### Instruction
Starting at the line that contains "const limbs = limbSolids.map((solid)", copy every line down to the line that contains "obj.parent = empty", inclusive, exactly as it stands. Omit all other lines.
---
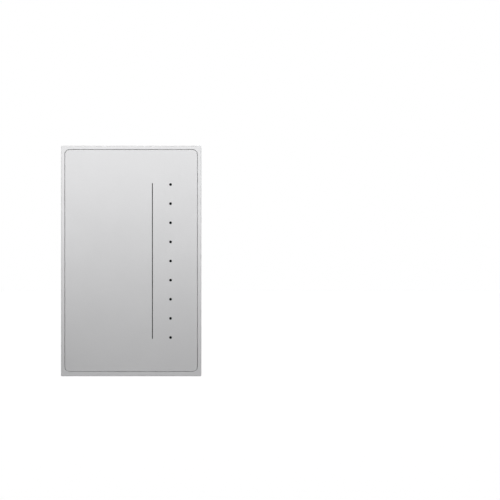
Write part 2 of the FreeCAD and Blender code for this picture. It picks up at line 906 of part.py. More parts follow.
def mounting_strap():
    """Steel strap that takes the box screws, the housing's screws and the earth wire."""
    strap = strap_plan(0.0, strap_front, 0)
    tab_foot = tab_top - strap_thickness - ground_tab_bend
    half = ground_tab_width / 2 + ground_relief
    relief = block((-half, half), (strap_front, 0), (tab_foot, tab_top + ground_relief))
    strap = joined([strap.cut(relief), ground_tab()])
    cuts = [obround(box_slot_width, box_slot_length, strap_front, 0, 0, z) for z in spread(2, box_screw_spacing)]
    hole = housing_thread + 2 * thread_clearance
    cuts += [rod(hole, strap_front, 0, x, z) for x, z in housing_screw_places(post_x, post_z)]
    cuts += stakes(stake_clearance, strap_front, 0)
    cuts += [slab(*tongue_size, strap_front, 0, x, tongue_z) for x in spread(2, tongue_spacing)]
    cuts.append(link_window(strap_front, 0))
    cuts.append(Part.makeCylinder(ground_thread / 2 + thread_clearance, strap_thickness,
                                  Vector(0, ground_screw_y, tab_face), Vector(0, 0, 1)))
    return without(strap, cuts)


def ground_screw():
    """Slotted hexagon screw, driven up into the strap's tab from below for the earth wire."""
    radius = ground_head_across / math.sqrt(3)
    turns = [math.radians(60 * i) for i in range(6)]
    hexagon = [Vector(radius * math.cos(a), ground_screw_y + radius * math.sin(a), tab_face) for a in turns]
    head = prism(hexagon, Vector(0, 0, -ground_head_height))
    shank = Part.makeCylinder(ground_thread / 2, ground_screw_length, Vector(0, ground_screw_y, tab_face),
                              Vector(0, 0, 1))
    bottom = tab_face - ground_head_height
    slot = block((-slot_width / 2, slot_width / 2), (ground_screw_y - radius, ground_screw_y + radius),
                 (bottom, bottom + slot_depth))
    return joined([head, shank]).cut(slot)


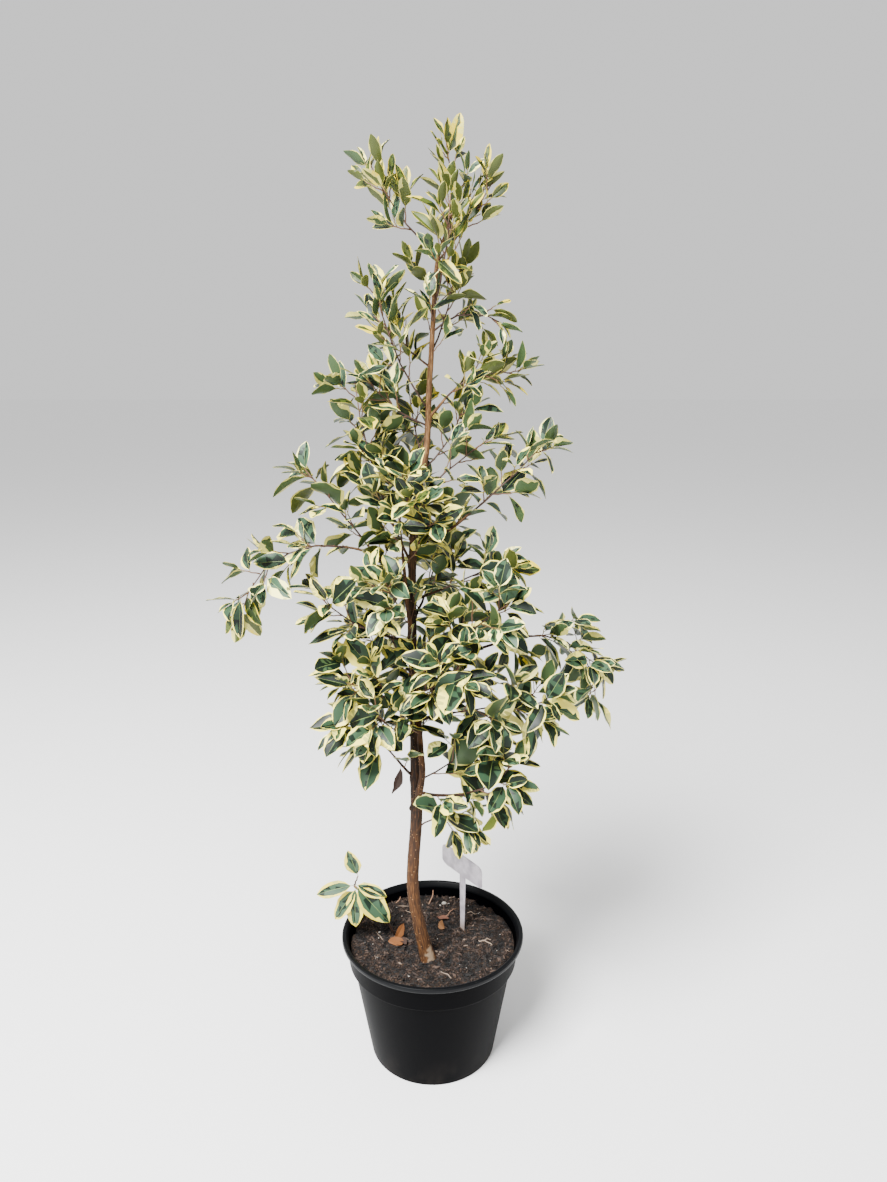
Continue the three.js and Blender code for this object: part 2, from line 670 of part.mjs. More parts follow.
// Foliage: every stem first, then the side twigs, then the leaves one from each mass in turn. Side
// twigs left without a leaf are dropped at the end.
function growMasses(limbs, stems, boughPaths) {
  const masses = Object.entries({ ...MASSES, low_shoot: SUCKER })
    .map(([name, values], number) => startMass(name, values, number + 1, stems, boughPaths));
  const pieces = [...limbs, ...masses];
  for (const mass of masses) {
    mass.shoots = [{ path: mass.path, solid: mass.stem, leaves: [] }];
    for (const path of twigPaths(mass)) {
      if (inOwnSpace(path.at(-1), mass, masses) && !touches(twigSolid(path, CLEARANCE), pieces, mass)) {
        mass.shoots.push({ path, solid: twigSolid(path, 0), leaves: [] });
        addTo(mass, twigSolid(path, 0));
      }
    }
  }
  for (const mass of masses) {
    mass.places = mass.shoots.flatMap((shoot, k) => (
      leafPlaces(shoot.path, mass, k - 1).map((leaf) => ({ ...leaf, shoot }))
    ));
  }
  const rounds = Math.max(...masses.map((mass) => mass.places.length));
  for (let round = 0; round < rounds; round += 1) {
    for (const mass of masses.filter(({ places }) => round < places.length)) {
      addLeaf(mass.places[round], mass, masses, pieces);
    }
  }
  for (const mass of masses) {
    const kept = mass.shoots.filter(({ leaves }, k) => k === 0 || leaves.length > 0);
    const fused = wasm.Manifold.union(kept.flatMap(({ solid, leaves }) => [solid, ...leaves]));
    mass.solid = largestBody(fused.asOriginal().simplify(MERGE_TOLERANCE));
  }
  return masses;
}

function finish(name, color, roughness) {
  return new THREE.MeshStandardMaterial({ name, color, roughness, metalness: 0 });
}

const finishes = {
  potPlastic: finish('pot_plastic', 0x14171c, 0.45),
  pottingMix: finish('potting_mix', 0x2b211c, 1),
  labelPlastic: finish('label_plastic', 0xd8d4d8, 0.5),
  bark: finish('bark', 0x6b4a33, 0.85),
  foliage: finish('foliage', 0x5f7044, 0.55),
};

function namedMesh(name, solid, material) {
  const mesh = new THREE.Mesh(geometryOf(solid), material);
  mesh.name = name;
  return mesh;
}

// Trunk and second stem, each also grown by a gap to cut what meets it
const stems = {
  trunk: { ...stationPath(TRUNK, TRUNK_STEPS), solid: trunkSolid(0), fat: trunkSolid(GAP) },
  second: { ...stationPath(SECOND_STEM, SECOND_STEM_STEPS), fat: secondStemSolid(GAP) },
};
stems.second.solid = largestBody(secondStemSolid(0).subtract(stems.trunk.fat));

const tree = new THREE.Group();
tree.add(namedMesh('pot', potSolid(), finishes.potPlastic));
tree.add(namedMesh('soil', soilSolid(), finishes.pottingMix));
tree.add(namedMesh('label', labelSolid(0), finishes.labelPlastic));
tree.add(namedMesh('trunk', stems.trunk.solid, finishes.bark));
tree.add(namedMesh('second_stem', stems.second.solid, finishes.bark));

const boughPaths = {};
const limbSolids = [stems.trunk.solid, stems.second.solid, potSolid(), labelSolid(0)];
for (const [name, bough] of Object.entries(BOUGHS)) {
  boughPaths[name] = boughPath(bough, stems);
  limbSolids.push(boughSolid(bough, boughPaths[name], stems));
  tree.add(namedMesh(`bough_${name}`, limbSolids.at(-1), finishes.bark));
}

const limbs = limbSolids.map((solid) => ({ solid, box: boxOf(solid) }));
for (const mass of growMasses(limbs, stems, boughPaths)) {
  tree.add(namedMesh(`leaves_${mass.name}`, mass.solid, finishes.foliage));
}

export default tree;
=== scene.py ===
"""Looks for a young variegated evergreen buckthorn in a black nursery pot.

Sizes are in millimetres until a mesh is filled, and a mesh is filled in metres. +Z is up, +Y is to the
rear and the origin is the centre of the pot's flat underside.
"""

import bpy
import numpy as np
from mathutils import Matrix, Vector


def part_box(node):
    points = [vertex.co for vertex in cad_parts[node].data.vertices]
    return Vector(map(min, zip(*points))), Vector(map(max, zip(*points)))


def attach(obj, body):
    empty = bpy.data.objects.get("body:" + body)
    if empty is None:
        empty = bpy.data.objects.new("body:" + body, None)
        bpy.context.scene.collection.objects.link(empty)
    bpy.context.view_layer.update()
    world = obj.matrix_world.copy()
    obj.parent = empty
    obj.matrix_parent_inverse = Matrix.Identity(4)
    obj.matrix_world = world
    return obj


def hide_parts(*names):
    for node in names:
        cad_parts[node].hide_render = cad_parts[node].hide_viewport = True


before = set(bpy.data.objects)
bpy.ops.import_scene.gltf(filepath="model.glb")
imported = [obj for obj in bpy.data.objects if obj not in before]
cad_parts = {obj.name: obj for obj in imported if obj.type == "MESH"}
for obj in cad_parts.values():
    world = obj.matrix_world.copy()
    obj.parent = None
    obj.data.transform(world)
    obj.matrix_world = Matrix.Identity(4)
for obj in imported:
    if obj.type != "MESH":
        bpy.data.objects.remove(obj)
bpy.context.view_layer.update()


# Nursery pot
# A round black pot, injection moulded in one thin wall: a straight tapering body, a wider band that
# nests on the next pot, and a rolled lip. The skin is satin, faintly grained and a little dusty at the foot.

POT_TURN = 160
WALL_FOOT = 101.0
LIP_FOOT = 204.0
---
### Result
const limbs = limbSolids.map((solid) => ({ solid, box: boxOf(solid) }));
for (const mass of growMasses(limbs, stems, boughPaths)) {
  tree.add(namedMesh(`leaves_${mass.name}`, mass.solid, finishes.foliage));
}

export default tree;
=== scene.py ===
"""Looks for a young variegated evergreen buckthorn in a black nursery pot.

Sizes are in millimetres until a mesh is filled, and a mesh is filled in metres. +Z is up, +Y is to the
rear and the origin is the centre of the pot's flat underside.
"""

import bpy
import numpy as np
from mathutils import Matrix, Vector


def part_box(node):
    points = [vertex.co for vertex in cad_parts[node].data.vertices]
    return Vector(map(min, zip(*points))), Vector(map(max, zip(*points)))


def attach(obj, body):
    empty = bpy.data.objects.get("body:" + body)
    if empty is None:
        empty = bpy.data.objects.new("body:" + body, None)
        bpy.context.scene.collection.objects.link(empty)
    bpy.context.view_layer.update()
    world = obj.matrix_world.copy()
    obj.parent = empty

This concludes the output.